* [Stated exercise]: Reproduce the top of the data verbatim, through and including the line that contains "const SUNK_DEPTH = 1.7;".

* [Data provided]:
## Begin
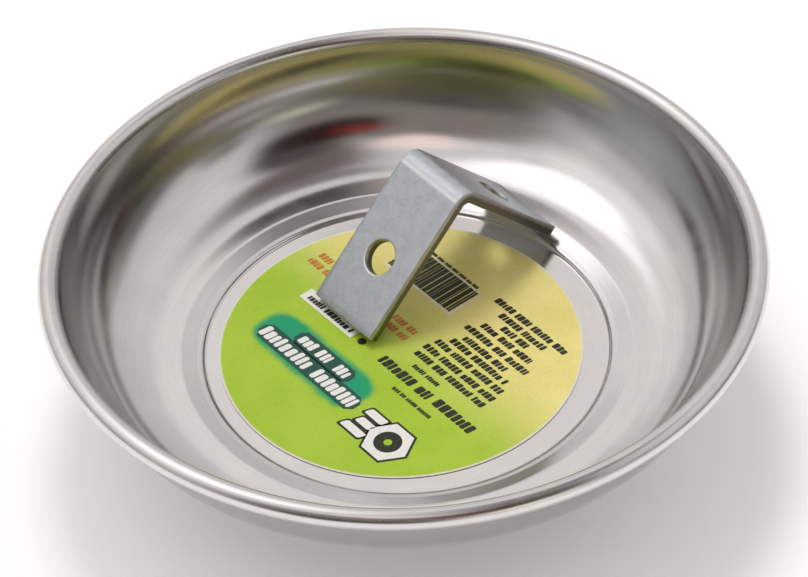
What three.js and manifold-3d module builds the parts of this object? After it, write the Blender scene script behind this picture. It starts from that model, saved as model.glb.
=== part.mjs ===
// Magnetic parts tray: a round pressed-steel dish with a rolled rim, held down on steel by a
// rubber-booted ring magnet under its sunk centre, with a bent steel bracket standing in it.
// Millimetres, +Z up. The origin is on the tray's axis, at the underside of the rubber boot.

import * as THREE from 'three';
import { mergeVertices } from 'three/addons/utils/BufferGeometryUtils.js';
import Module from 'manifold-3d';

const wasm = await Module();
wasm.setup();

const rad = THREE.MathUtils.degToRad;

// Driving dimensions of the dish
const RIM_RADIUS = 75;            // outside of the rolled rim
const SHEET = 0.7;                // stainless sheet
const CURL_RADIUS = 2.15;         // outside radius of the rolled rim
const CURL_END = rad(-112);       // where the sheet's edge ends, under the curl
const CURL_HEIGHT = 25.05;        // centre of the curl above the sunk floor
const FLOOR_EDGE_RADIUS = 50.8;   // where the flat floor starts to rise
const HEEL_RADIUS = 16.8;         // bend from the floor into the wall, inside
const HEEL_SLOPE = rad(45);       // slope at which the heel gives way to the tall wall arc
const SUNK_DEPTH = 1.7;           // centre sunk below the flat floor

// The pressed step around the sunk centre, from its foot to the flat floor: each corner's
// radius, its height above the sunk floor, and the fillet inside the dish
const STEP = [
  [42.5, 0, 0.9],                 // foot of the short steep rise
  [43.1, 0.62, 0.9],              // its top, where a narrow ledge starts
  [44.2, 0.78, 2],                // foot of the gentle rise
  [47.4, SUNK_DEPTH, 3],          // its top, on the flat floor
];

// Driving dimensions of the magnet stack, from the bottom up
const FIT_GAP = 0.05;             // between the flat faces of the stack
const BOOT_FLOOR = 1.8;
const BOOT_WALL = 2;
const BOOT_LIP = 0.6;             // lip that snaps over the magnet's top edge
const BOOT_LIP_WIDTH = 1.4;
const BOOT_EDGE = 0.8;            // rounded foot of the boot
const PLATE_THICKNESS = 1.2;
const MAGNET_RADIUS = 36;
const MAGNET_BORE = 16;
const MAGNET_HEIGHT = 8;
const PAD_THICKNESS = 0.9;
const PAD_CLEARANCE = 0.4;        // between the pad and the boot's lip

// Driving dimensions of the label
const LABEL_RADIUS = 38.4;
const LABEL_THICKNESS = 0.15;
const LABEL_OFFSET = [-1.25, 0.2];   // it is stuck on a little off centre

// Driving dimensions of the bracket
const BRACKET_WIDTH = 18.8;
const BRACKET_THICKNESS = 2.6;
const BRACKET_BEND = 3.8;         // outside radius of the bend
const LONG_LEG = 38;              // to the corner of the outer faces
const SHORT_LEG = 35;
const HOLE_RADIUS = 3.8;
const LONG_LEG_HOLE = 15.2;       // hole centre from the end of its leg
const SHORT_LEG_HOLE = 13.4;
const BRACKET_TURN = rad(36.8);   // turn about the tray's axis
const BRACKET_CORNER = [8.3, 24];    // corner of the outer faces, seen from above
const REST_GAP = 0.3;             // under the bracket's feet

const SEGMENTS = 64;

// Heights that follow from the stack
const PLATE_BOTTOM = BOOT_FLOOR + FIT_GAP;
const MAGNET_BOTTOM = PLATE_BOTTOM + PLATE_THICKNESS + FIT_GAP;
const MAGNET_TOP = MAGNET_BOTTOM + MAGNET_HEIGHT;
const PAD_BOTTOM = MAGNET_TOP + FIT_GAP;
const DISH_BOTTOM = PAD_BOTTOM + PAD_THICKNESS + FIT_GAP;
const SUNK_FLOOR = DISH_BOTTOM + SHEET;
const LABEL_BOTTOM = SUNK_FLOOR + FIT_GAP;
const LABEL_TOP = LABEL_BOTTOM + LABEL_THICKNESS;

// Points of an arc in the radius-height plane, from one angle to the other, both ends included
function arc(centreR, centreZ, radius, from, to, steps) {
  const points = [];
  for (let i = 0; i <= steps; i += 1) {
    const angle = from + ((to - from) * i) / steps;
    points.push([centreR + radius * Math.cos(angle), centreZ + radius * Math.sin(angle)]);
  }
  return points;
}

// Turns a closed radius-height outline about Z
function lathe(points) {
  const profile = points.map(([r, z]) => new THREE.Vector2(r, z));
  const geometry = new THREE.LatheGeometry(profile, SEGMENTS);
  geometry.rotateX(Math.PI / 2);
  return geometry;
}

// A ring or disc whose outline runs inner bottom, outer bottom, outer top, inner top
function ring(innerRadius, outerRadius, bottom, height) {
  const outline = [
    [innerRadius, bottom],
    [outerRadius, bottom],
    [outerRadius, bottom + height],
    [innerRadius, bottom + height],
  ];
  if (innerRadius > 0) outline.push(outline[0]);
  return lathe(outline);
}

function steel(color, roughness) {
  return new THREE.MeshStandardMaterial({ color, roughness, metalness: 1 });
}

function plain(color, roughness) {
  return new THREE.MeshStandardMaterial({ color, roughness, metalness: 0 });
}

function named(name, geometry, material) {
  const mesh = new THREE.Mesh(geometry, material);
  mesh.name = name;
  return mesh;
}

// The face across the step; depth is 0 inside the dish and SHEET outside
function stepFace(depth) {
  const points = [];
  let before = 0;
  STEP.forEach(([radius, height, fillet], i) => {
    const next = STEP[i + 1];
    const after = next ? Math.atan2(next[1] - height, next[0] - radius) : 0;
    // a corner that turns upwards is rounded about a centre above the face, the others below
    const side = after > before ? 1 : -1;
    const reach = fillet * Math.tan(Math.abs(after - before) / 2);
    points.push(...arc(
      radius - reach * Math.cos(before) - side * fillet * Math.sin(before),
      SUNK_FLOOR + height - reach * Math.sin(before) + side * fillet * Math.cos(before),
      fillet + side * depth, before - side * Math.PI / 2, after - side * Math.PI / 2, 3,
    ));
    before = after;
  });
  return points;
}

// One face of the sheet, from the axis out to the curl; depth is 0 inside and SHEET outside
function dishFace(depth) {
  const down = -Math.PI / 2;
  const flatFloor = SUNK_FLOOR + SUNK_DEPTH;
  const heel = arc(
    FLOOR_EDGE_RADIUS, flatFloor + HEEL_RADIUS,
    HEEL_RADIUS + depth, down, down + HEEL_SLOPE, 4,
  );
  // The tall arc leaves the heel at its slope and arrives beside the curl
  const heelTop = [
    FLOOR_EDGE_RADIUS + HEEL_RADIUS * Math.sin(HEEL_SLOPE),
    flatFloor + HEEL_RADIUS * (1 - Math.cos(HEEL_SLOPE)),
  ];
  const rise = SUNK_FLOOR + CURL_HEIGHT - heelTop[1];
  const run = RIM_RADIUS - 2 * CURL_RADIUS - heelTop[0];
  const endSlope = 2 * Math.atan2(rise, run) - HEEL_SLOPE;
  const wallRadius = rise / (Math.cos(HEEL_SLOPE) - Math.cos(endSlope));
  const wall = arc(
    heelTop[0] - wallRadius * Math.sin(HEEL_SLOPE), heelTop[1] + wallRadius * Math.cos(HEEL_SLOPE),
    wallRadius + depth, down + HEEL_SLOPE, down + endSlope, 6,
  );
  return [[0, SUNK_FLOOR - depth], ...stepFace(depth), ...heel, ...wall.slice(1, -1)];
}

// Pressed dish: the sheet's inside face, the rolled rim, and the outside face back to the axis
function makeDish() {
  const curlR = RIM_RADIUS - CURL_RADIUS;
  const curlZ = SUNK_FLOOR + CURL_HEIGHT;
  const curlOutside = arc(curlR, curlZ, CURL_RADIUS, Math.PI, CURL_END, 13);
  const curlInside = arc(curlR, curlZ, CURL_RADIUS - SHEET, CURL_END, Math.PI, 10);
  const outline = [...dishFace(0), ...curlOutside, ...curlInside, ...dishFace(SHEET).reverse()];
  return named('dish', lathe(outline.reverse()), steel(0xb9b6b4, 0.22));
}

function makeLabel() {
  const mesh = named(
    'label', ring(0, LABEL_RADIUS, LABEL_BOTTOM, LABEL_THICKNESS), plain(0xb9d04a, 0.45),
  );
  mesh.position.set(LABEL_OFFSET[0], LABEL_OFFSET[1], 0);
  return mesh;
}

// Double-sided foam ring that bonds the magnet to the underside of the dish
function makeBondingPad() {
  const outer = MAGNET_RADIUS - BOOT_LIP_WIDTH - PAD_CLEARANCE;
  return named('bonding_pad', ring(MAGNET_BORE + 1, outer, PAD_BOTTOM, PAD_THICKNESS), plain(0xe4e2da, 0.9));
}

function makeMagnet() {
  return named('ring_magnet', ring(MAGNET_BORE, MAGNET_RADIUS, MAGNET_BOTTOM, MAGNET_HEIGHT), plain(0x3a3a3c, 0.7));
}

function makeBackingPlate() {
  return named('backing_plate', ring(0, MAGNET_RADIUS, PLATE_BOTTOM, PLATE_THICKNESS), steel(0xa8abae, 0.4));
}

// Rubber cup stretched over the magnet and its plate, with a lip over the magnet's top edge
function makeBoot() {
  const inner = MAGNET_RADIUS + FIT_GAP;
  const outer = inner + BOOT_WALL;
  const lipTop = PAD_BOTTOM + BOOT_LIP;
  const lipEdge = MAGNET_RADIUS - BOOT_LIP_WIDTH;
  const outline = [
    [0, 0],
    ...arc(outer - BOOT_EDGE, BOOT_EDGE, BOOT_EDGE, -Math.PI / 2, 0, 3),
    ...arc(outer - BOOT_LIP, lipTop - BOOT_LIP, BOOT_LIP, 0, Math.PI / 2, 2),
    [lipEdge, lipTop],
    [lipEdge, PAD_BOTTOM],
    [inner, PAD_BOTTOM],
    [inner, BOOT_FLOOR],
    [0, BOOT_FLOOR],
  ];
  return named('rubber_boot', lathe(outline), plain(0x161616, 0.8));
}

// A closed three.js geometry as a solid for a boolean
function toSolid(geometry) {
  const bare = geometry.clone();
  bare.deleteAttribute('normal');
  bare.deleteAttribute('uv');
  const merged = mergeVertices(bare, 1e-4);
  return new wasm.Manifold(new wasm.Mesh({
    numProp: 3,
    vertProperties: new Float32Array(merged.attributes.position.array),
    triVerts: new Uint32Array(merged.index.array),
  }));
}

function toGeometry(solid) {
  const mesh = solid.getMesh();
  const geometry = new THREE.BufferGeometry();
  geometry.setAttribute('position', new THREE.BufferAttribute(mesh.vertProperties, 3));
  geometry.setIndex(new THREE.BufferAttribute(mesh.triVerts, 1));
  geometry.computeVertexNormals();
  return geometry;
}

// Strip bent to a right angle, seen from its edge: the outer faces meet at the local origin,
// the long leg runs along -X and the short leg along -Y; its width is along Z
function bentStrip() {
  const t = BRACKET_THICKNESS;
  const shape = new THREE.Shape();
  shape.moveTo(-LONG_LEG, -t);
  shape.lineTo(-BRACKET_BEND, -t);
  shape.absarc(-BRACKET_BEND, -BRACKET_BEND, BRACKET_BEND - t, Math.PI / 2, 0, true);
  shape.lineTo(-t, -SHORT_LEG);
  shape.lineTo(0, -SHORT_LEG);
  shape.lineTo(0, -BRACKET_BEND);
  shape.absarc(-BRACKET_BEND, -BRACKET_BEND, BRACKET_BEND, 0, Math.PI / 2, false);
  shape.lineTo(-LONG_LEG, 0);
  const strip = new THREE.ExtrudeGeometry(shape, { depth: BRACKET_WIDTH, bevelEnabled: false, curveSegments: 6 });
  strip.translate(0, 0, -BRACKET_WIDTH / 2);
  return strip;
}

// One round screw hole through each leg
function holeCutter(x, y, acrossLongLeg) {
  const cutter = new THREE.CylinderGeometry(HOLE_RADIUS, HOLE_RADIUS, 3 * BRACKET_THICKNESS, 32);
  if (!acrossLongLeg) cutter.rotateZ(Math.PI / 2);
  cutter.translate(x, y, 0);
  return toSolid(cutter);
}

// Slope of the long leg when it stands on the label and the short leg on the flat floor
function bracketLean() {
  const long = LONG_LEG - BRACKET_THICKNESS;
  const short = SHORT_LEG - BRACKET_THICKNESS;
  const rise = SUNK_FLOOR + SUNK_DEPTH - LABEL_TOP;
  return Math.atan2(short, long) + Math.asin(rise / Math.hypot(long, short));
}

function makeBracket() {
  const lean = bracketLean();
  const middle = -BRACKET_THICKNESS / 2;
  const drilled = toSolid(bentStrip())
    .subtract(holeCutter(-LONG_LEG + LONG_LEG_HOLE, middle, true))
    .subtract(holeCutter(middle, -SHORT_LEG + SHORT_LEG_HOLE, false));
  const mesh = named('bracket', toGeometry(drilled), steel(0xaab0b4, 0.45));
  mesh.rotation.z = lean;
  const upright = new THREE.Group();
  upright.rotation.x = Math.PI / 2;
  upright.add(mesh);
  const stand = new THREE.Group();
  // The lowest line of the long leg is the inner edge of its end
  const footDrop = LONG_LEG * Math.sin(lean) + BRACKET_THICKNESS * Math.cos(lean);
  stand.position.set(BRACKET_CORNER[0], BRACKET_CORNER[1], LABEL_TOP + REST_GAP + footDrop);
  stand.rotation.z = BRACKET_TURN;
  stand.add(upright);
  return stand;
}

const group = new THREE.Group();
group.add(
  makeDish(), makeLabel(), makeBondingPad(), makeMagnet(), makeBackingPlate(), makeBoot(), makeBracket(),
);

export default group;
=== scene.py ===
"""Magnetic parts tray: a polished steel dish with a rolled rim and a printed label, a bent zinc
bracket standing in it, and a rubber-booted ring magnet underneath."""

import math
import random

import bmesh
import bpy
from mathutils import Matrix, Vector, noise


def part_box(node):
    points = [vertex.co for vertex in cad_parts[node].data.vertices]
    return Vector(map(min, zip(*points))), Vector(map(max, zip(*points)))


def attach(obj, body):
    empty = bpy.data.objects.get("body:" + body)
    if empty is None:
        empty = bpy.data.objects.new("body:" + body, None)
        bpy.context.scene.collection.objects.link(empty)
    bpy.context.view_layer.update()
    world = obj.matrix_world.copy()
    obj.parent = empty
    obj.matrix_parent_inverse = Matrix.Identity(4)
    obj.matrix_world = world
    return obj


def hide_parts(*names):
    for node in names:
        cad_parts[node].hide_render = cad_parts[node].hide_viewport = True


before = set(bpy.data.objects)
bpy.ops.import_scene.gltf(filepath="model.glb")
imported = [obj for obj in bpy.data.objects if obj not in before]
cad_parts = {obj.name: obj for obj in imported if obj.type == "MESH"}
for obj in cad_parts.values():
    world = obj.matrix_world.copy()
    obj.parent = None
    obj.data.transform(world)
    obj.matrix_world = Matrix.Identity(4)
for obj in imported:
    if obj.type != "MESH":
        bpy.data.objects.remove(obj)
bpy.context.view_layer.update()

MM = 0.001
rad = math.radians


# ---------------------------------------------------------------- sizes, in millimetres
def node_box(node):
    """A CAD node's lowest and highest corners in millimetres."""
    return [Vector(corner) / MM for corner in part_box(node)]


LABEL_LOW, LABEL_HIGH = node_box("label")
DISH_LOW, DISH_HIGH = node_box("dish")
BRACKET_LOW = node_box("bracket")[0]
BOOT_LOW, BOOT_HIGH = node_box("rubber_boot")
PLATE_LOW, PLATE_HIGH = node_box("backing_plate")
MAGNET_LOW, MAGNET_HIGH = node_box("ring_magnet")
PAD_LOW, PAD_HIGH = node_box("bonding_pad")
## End
* [Task answer]:
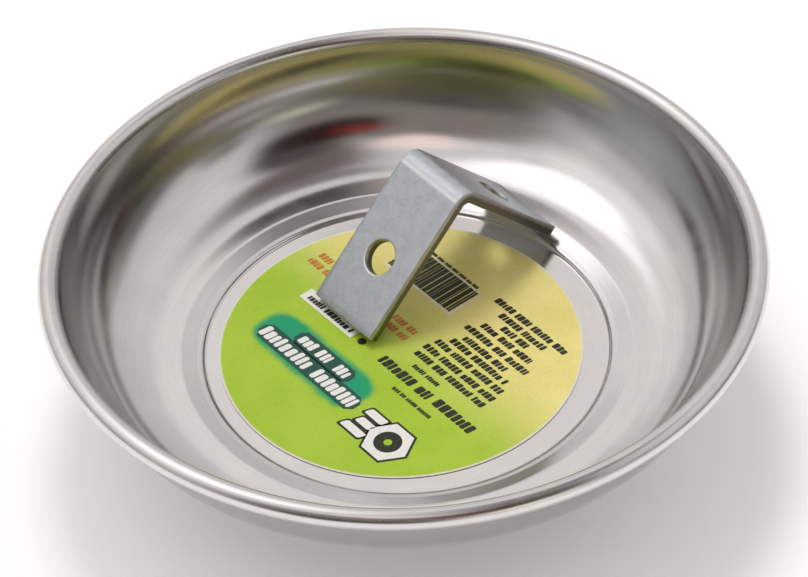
What three.js and manifold-3d module builds the parts of this object? After it, write the Blender scene script behind this picture. It starts from that model, saved as model.glb.
=== part.mjs ===
// Magnetic parts tray: a round pressed-steel dish with a rolled rim, held down on steel by a
// rubber-booted ring magnet under its sunk centre, with a bent steel bracket standing in it.
// Millimetres, +Z up. The origin is on the tray's axis, at the underside of the rubber boot.

import * as THREE from 'three';
import { mergeVertices } from 'three/addons/utils/BufferGeometryUtils.js';
import Module from 'manifold-3d';

const wasm = await Module();
wasm.setup();

const rad = THREE.MathUtils.degToRad;

// Driving dimensions of the dish
const RIM_RADIUS = 75;            // outside of the rolled rim
const SHEET = 0.7;                // stainless sheet
const CURL_RADIUS = 2.15;         // outside radius of the rolled rim
const CURL_END = rad(-112);       // where the sheet's edge ends, under the curl
const CURL_HEIGHT = 25.05;        // centre of the curl above the sunk floor
const FLOOR_EDGE_RADIUS = 50.8;   // where the flat floor starts to rise
const HEEL_RADIUS = 16.8;         // bend from the floor into the wall, inside
const HEEL_SLOPE = rad(45);       // slope at which the heel gives way to the tall wall arc
const SUNK_DEPTH = 1.7;           // centre sunk below the flat floor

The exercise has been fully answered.